To specify your preferred cluster combination of regions or genes, specify a cluster name followed by a colon followed by a comma separated list of genes or regions to combine in the text box. To learn more about configuring this option, please refer to the following article.
Sequence trimming and result clustering
To trim the non-annotated regions upstream and downstream of your annotate sequences, select the Trim each side of fully annotated region if over option and specify the number of nucleotide base pairs to leave untrimmed.
- The default is set to 10. This means that your annotated sequence will have 10 base pairs flanking the 5' and 3' ends of the sequence.
- For single chain sequences, if the start of FR1 is untruncated the start is trimmed.

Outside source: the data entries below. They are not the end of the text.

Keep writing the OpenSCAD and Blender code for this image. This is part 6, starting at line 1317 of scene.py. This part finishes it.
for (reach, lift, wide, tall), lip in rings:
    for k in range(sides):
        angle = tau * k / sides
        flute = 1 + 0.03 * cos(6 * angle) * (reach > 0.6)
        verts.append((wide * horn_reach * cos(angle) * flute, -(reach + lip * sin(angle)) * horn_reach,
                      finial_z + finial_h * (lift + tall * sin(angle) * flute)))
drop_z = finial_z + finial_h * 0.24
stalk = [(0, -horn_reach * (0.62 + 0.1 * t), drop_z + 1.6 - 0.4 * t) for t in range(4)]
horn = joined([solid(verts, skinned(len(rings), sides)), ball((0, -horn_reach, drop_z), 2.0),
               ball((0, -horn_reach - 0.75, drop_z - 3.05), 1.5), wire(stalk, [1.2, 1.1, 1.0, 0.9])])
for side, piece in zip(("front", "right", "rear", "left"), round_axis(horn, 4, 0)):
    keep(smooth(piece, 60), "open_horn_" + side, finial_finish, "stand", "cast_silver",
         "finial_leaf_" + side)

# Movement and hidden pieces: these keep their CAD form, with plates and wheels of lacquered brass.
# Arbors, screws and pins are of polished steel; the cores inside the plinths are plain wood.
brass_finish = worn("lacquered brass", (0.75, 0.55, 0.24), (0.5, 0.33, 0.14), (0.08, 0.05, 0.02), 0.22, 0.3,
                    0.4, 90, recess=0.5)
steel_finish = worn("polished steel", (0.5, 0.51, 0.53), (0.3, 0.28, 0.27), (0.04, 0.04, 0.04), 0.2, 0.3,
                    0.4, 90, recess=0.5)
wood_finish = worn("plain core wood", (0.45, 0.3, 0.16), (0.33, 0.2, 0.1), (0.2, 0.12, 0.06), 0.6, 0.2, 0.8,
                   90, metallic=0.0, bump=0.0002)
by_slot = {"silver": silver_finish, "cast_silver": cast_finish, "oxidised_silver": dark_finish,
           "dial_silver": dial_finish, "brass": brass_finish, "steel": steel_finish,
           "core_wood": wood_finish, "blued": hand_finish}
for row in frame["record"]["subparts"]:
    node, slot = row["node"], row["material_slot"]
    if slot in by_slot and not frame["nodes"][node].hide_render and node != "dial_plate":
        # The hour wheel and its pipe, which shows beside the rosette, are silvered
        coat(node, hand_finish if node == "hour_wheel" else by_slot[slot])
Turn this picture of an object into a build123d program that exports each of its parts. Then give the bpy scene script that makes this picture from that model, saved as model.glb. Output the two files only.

However, if the V-Gene starts before FR1, trimming starts outside of the V-Gene. Similar rules are applied for FR4.
- For scFv data, this applies to the first FR1 and the last FR4.
Note that trimming only applies to fully annotated sequence whereby sequences that are classified as not fully annotated by the NGS operation are left untrimmed.
In general, most NGS data are relatively large and in order to cluster your results, select one or more of the following options:
- Only cluster results with asset and liability score of at least - This will cluster the sequences based on the score specified. For example, if you specify a score of 1000, only sequences that have a liability and asset score of 1000 or more will be included in the clusters.
- Only cluster results which are - This will cluster the sequences that are either Fully annotated, Fully annotated and in frame, or Fully annotated, in frame, and without stop codon. For example, if you chose to cluster Fully annotated and in frame sequences, only sequences that meet the specifications of being fully annotated and in frame will be clustered, sequences that are not fully annotated, frameshifted and include of stop codons will not be included in the clustering operation.